Recently, Supreme Court Justice Antonin Scalia passed away. There has been a great deal of commentary on his remarkable friendship with his fellow Justice, Ruth Bader Ginsburg. Why is this considered so remarkable? Because they were polar opposites in terms of their political views - he a staunch conservative and she a fierce liberal. Yet they were friends and why wouldn't they be? Why shouldn't they be? That this friendship is seen as so rare is precisely why I wrote The Justice Girls series.
The United States (U.S.) constitution, and the government it created, are unique in many ways. The U.S. constitution has inspired people in many countries. Yet, too many forget that our constitution was forged in the spirit of compromise. Some of those compromises were positive and others were morally wrong. But it wasn't a "my way or the highway" approach, in stark contrast to politics now in too many places.
The Justice Girls series isn't just about teaching girls how to make a difference by writing a letter or collecting money for a cause. It's about teaching girls how to remain friends even when you fundamentally disagree about everything, except maybe opera.
In a college commencement speech in 2011, the United Nation's (UN) Women Executive Director Michelle Bachelet, declared the 21st century would be the "century of girls and women." Education, she declared, was a key way to empower girls and women throughout the world. Women have heeded the education call to arms and officials have noted that few development dollars provide a larger payoff than educating girls and women. In the United States (U.S.) women are outnumbering men in higher education. The developing world has been more varied, with girls showing progress in completing primary education but falling off in large numbers by the secondary and tertiary levels.
But equality in the classroom is about more than a presence. It's about attitude and expectations. In a recent study of 1,700 university-level biology students in the U.S., male respondents under-estimated the abilities of their female classmates and over-estimated the males. In other words, a woman would need to earn an "A" grade to match the prestige of a male's "B" grade. Think this only has to do with a few barely post-adolescent boys? Think again. Women who co-author economics papers are given less credit (this is very bad in the publish-or-perish world of academia). It's not just academic economists that seem to have a woman problem. It plagues the field. Ditto the sciences, and even that once female domain of nursing is witnessing male nurses out-earning their female counterparts despite still being a small fraction of the profession.

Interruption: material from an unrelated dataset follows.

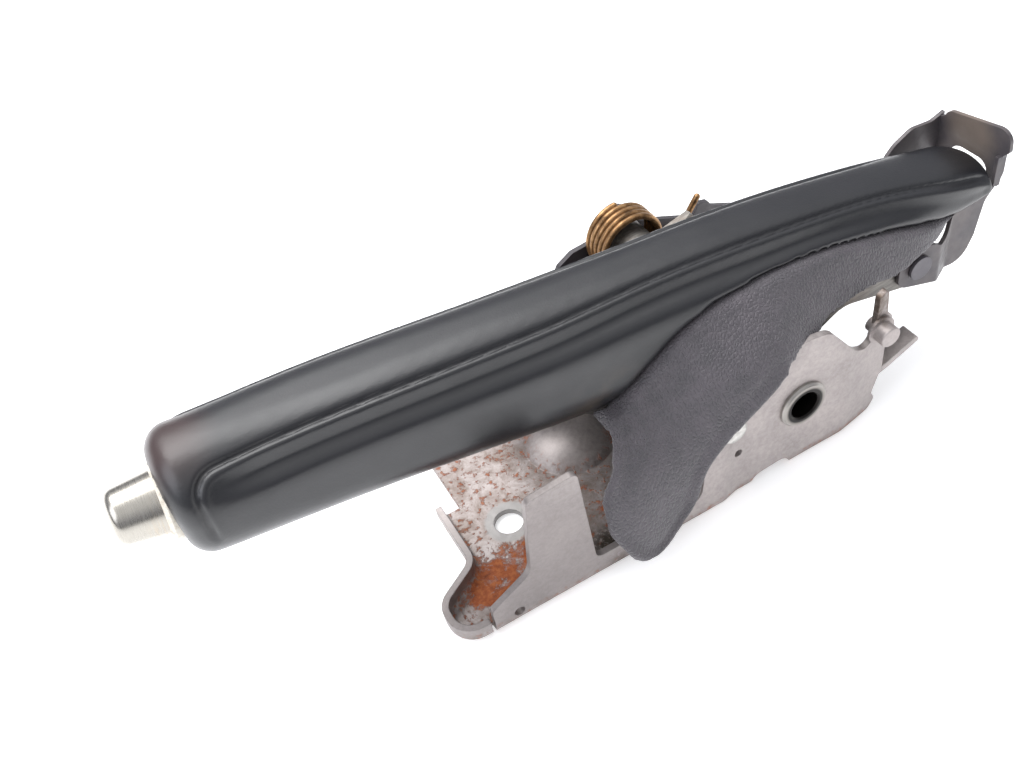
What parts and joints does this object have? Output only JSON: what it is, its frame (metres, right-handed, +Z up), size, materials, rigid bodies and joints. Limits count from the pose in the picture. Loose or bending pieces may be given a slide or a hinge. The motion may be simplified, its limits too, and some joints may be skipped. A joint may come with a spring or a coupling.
{
  "type": "parking brake lever",
  "caption": "Car parking-brake lever on a stamped floor bracket, with soft grip, skirt, release button, ratchet, slack adjuster and tail cover.",
  "frame": {"origin": "centre of the front fixing hole, on the underside of the base plate", "axes": "+X to the rear of the car, +Z up, -Y to the side of the bracket's tab and near wall"},
  "size_m": [0.3226, 0.1339, 0.1102],
  "materials": {
    "zinc": "galvanised stamped sheet",
    "black": "black e-coat on stamped sheet",
    "steel": "bright plated",
    "skin": "smooth skinned soft moulding",
    "grain": "leather-grained moulding",
    "satin": "satin turned",
    "bronze": "bronze-toned phosphated spring wire",
    "plastic": "natural moulding"
  },
  "bodies": {
    "bracket": {"base_bracket": "zinc", "far_support": "black", "floor_rivets": "steel", "pivot_tube": "steel", "stop_pin": "steel", "ratchet_sector": "steel", "cable_peg": "zinc", "spring_hub": "steel", "adjuster_spring": "bronze"},
    "lever": {"lever_fork": "steel", "lever_tube": "steel", "near_bush": "steel", "far_bush": "steel", "drive_wheel": "steel", "pawl_pin": "steel", "pawl_spacers": "plastic", "tail_pin": "zinc", "rod_guide": "plastic", "button_collar": "satin", "grip": "skin", "skirt": "grain", "button_spring": "steel"},
    "button": {"push_button": "satin", "release_rod": "steel"},
    "pawl": {"pawl": "steel"},
    "segment": {"cable_segment": "steel"},
    "segment_pawl": {"adjuster_pawl": "steel"},
    "tail_flap": {"tail_cover": "black"}
  },
  "joints": [
    {"name": "lever_raise", "type": "hinge", "parent": "bracket", "child": "lever", "pos_m": [0.1015, 0, 0.031], "axis": [0, 1, 0], "range_deg": [0, 25]},
    {"name": "button_push", "type": "slide", "parent": "lever", "child": "button", "axis": [0.9903, 0, -0.1392], "range_m": [0, 0.006], "stiffness_N_per_m": 1500, "springref_m": -0.004, "deforming": ["button_spring"]},
    {"name": "pawl_lift", "type": "hinge", "parent": "lever", "child": "pawl", "pos_m": [0.052, 0, 0.0495], "axis": [0, 1, 0], "range_deg": [0, 18]},
    {"name": "slack_take_up", "type": "hinge", "parent": "lever", "child": "segment", "pos_m": [0.1015, 0.052, 0.031], "axis": [0, 1, 0], "range_deg": [0, 20], "deforming": ["adjuster_spring"]},
    {"name": "adjuster_click", "type": "hinge", "parent": "segment", "child": "segment_pawl", "pos_m": [0.1265, 0.046, 0.031], "axis": [0, 1, 0], "range_deg": [0, 8], "stiffness_Nm_per_rad": 0.01, "springref_deg": -11.46},
    {"name": "tail_flap_turn", "type": "hinge", "parent": "lever", "child": "tail_flap", "pos_m": [0.1685, 0, 0.043], "axis": [0, 1, 0], "range_deg": [0, 35]}
  ],
  "couplings": [
    {"joint": "pawl_lift", "follows": "button_push", "rad_per_m": 50.6}
  ]
}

The list is really endless. Every day, whether I want to or not, I'm confronted with the persistent and pernicious reality of gender bias. And we have it relatively good here in the United States. But regardless of the particulars, gender bias is about believing that women and girls are somehow lesser beings, whether social, political, economic, or all of the above. This belief becomes institutionalized and socialized in a vicious circle that is difficult to overcome. While education is critically important, that education must begin in the home and focus on the equal and intrinsic worth of the female child. From this all other changes become possible.